Josh Groban @ Bradley Center, 7:30 p.m
In what was a glorious precursor to his current standing and legacy in the musical world, a 17-year-old Josh Groban served as a stand-in for the legendary Andrea Bocelli at the 1999 Grammy Awards, rehearsing his songs with another vocal demigod, Celine Dion. Of course, Groban has since elevated himself to (at the very least) equal status as Bocelli, selling 24 million records worldwide and producing four consecutive multi-platinum albums. Groban's signature single "You Raise Me Up," a ballad sung with power and purity, proved he could sing, but recently he's set out to prove he has a sense of humor as well, by singing Kanye West tweets on "Jimmy Kimmel Live!" and by turning out an unexpectedly hilarious performance as Emma Stone's asshole boyfriend in Crazy, Stupid, Love.
Wednesday, Aug. 10
Chris Isaak @ Potawatomi Bingo Casino, 8 p.m.
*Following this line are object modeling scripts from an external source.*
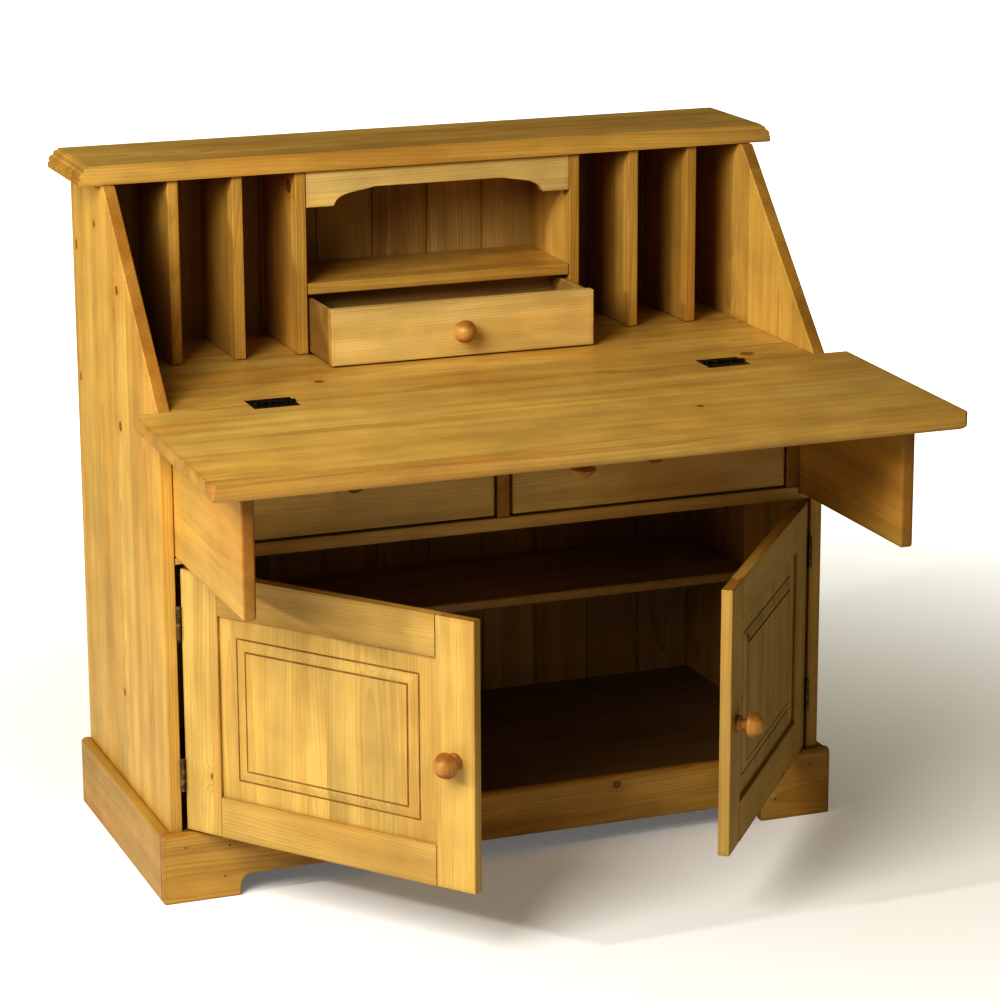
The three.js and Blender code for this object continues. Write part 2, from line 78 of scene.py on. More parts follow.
# ---- node trees ----------------------------------------------------------------------------------
class Tree:
    """Short calls that add nodes to one tree; a value may be a number, a tuple or another node's socket."""

    def __init__(self, tree):
        self.tree = tree

    def node(self, kind, values=None, **settings):
        node = self.tree.nodes.new(kind)
        for name, value in settings.items():
            setattr(node, name, value)
        for key, value in (values or {}).items():
            if isinstance(value, bpy.types.NodeSocket):
                self.tree.links.new(value, node.inputs[key])
            else:
                node.inputs[key].default_value = value
        return node

    def math(self, operation, *values, clamp=False):
        node = self.node("ShaderNodeMath", dict(enumerate(values)), operation=operation, use_clamp=clamp)
        return node.outputs[0]

    def vector(self, operation, *values):
        node = self.node("ShaderNodeVectorMath", dict(enumerate(values)), operation=operation)
        return node.outputs["Value" if operation in ("LENGTH", "DOT_PRODUCT", "DISTANCE") else "Vector"]

    def combine(self, x, y, z):
        return self.node("ShaderNodeCombineXYZ", {0: x, 1: y, 2: z}).outputs[0]

    def split(self, vector):
        return self.node("ShaderNodeSeparateXYZ", {0: vector}).outputs

    def noise(self, vector, scale=(1, 1, 1), detail=2.0, roughness=0.5):
        scaled = self.vector("MULTIPLY", vector, scale)
        node = self.node("ShaderNodeTexNoise", {"Vector": scaled, "Scale": 1.0, "Detail": detail,
                                                "Roughness": roughness})
        return node.outputs[0]

    def white(self, x, y, z=0.0):
        return self.node("ShaderNodeTexWhiteNoise", {"Vector": self.combine(x, y, z)})

    def smooth(self, value, low, high, out_low=0.0, out_high=1.0):
        node = self.node("ShaderNodeMapRange", {0: value, 1: low, 2: high, 3: out_low, 4: out_high},
                         interpolation_type="SMOOTHSTEP")
        return node.outputs[0]

    def mix(self, factor, a, b, blend="MIX"):
        node = self.node("ShaderNodeMix", {0: factor, 6: a, 7: b}, data_type="RGBA", blend_type=blend)
        return node.outputs[2]

    def ramp(self, factor, stops):
        node = self.node("ShaderNodeValToRGB", {0: factor})
        while len(node.color_ramp.elements) < len(stops):
            node.color_ramp.elements.new(0.5)
        for element, (place, value) in zip(node.color_ramp.elements, stops):
            element.position = place
            element.color = (value, value, value, 1)
        return node.outputs[0]


def rgba(r, g, b):
    return (r, g, b, 1.0)


def new_material(name):
    """A material, its tree, its shader and a call that links a socket to one of the shader's inputs."""
    material = bpy.data.materials.new(name)
    material.use_nodes = True
    shader = material.node_tree.nodes["Principled BSDF"]

    def feed(source, target):
        material.node_tree.links.new(source, shader.inputs[target])

    return material, Tree(material.node_tree), shader, feed


# ---- pine ----------------------------------------------------------------------------------------
RING = 0.0044          # spacing of the growth rings
KNOT_CELL = 0.21       # one chance of a knot in each square of this side


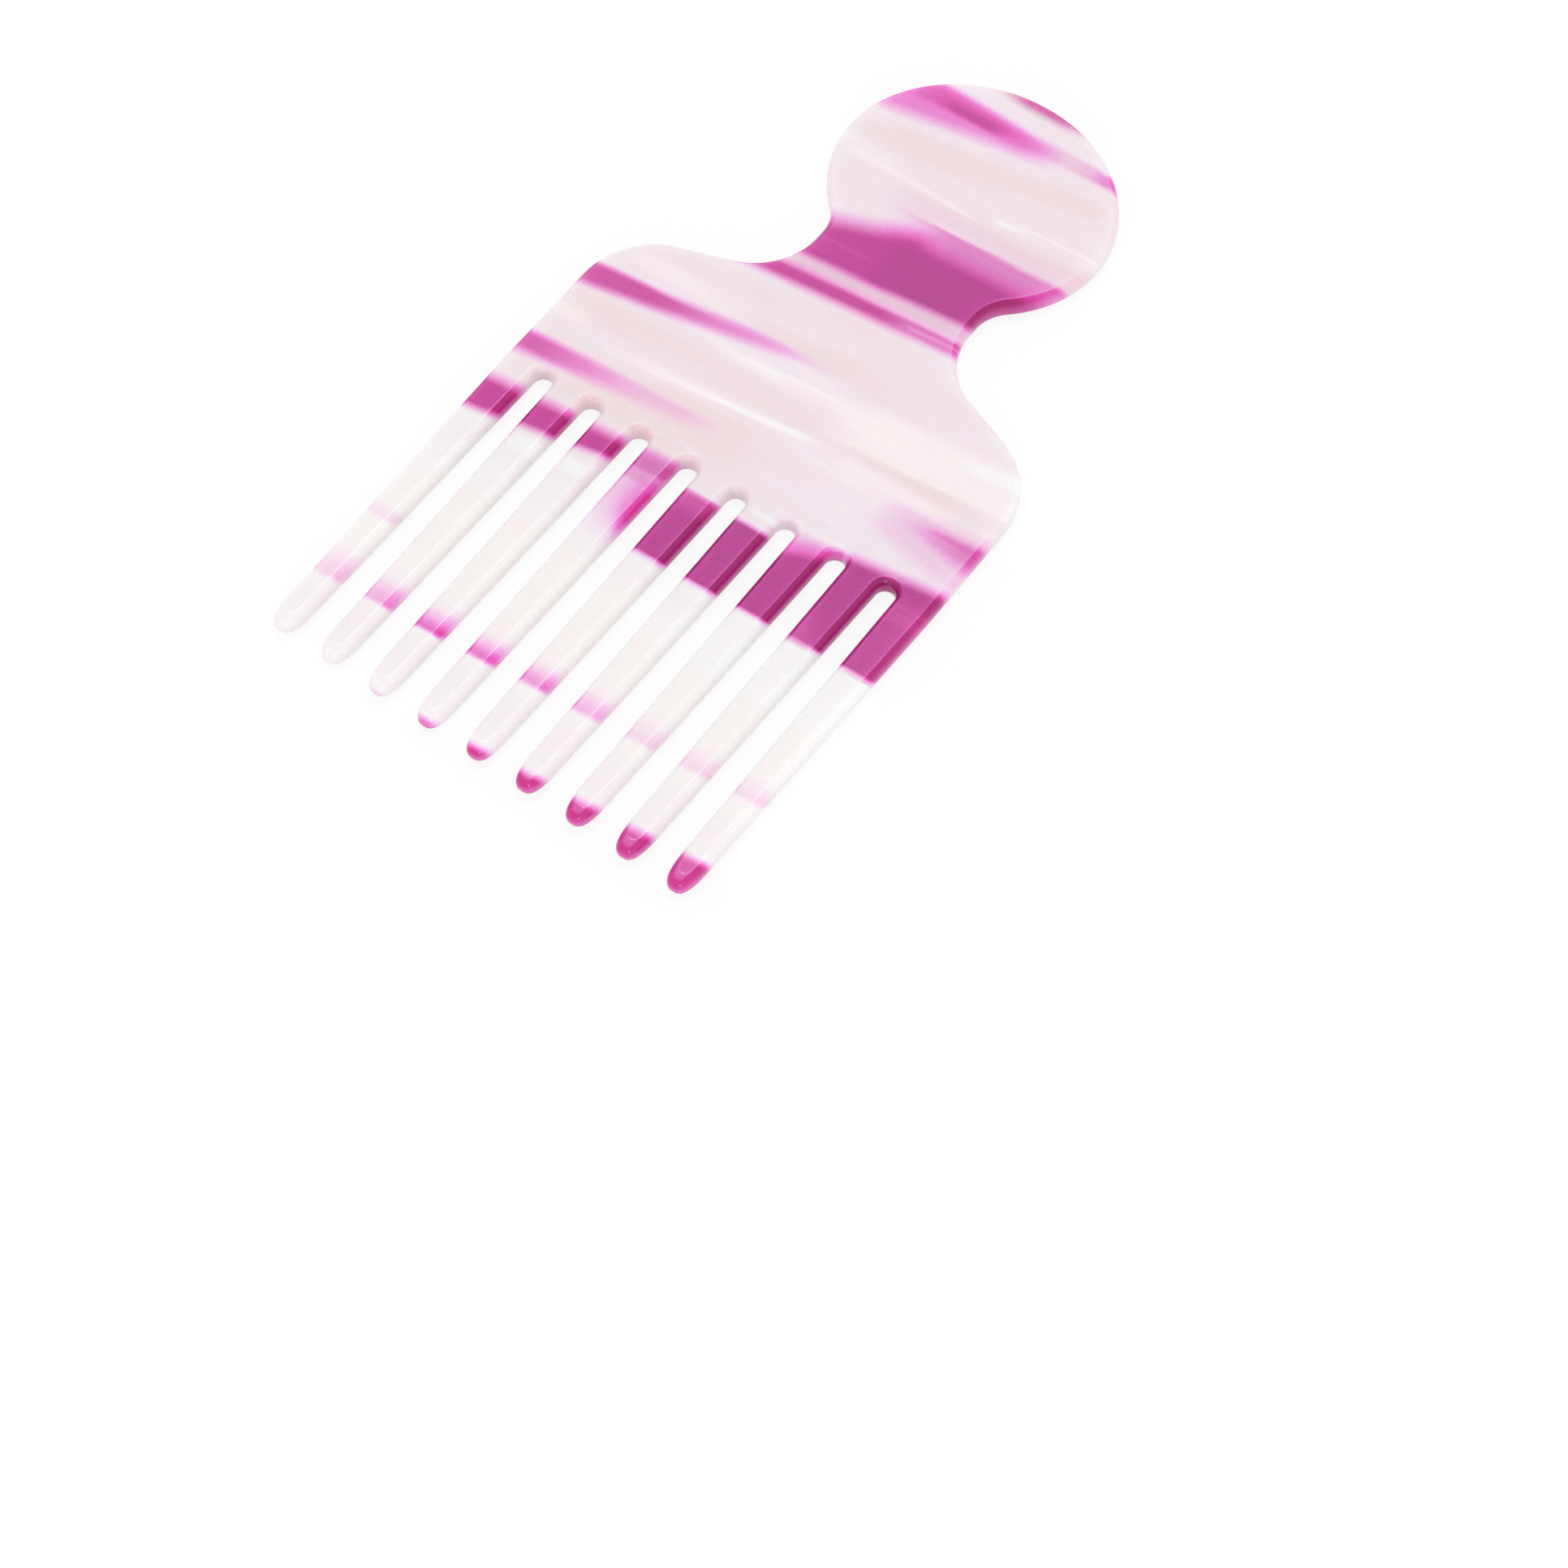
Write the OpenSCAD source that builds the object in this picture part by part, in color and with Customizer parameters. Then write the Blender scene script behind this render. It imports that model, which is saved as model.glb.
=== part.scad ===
// Wide-tooth hair comb cut from one flat sheet of marbled acetate.
// It lies flat on its back: X runs across the teeth, Y towards the grip head, Z up through the sheet.
// The origin is under the middle of the comb, on the surface that it lies on.

/* [Sheet] */
// Thickness of the sheet
sheet_t = 3.8; // [3:0.1:5]
// Width of the rounded edge, seen from above
edge_w = 1.1; // [0.6:0.05:1.5]
// Height of the upright band between the two rounded edges
edge_band = 0.35; // [0.2:0.05:1]

/* [Teeth] */
// Number of teeth
tooth_count = 9; // [5:1:13]
// Distance between the centre lines of two neighbouring teeth
tooth_pitch = 9; // [7.5:0.25:12]
// Width of a tooth at its root
tooth_root_w = 6; // [5:0.1:7]
// Width of a tooth where its rounded tip starts
tooth_tip_w = 4.5; // [3.6:0.1:5.6]
// Length of a tooth, from the end of the slot to the tip
tooth_len = 57.7; // [40:0.1:80]
// Length of the rounded tip
tip_len = 6.6; // [4:0.1:10]
// How blunt the tip is: 2 is an ellipse, more is squarer
tip_bluntness = 2.8; // [2:0.1:4]
// How much closer together two neighbouring tips are than their roots
tip_draw_in = 0.1; // [0:0.05:0.5]

/* [Shoulder plate] */
// Height of the straight sides above the ends of the slots
side_h = 18; // [12:0.2:30]
// Radius of the shoulders
shoulder_r = 13.4; // [8:0.1:18]
// Slope of the shoulders towards the sides, in degrees
shoulder_slope = 19.7; // [12:0.1:28]

/* [Neck] */
// Width of the neck where it is narrowest
neck_w = 29; // [22:0.5:36]
// Radius of the hollow between the neck and the shoulder
neck_low_r = 11.6; // [8:0.1:15]
// Length of the straight stretch in the middle of the neck
neck_straight = 1.5; // [0.6:0.1:6]
// Radius of the hollow between the neck and the head
neck_top_r = 6.9; // [5:0.1:10]

/* [Grip head] */
// Width of the head
head_w = 46.7; // [40:0.1:60]
// Height of the oval that the head is part of
head_h = 41.5; // [34:0.1:54]

/* [Hidden] */
// Facets along one hollow or shoulder, round one slot end, along half the oval, one rounded edge and one tip
arc_steps = 12;
slot_facets = 48;
head_steps = 30;
edge_steps = 4;
tip_steps = 6;
// Halvings that place the hollow against the oval
search_steps = 30;
// Size of the tip's last flat, as a share of the tooth's section
tip_flat_share = 0.05;
// How far a cut runs past the faces
overrun = 1;

// The rounded edge is an arc that leaves the upright band square and meets the flat face at a ridge.
// Its width is limited by its height, where the arc is a full quarter round.
edge_rise = (sheet_t - edge_band) / 2;
edge_fit_w = min(edge_w, edge_rise);
edge_sweep = 2 * atan(edge_fit_w / edge_rise);
edge_r = edge_rise / sin(edge_sweep);

// Slots and teeth: the slots end in half rounds, and each tooth starts where its slots turn straight
slot_r = (tooth_pitch - tooth_root_w) / 2;
tooth_centre = (tooth_count + 1) / 2;
slot_count = tooth_count - 1;
slot_centre = (slot_count + 1) / 2;
plate_half_w = (tooth_count - 1) / 2 * tooth_pitch + tooth_root_w / 2;

// Shoulder and lower hollow: one straight slope touches both, so the two radii share the width left
neck_half_w = neck_w / 2;
slope_lean = 1 - sin(shoulder_slope);
shoulder_room = (plate_half_w - neck_half_w) / slope_lean - neck_low_r;
shoulder_fit_r = min(shoulder_r, shoulder_room);
slope_start = [
    plate_half_w - shoulder_fit_r * slope_lean,
    side_h + shoulder_fit_r * cos(shoulder_slope)
];
low_hollow_x = neck_half_w + neck_low_r;
slope_run = slope_start.x + neck_low_r * sin(shoulder_slope) - low_hollow_x;
low_hollow_y = slope_start.y + slope_run * tan(shoulder_slope) + neck_low_r * cos(shoulder_slope);
seam_y = low_hollow_y + neck_straight / 2;

// Upper hollow and head: the hollow's arc touches the oval at one point, found by halving
head_half_w = head_w / 2;
head_half_h = head_h / 2;
top_hollow_x = neck_half_w + neck_top_r;
top_hollow_y = low_hollow_y + neck_straight;
touch_angle = oval_touch(-90, 0, search_steps);
touch_normal = oval_normal(touch_angle);
head_y = top_hollow_y - head_half_h * sin(touch_angle) - neck_top_r * touch_normal.y;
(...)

In 1991, a full two years after its appearance on Chris Isaak's landmark 1989 album, Heart Shaped World, the single "Wicked Game" became a Top 10 hit thanks to its appearance in the David Lynch film Wild at Heart. Isaak's out-of-time rockabilly look made him an unlikely pop star, so it wasn't too surprising that he never scored another hit, but he's stayed busy, recording regularly and starring in Showtime's "The Chris Isaak Show," one of the weirdest programs nobody ever watched. In 2009 he released a satisfying new album, Mr. Lucky, which he'll follow up this fall with a tribute record to Buddy Holly.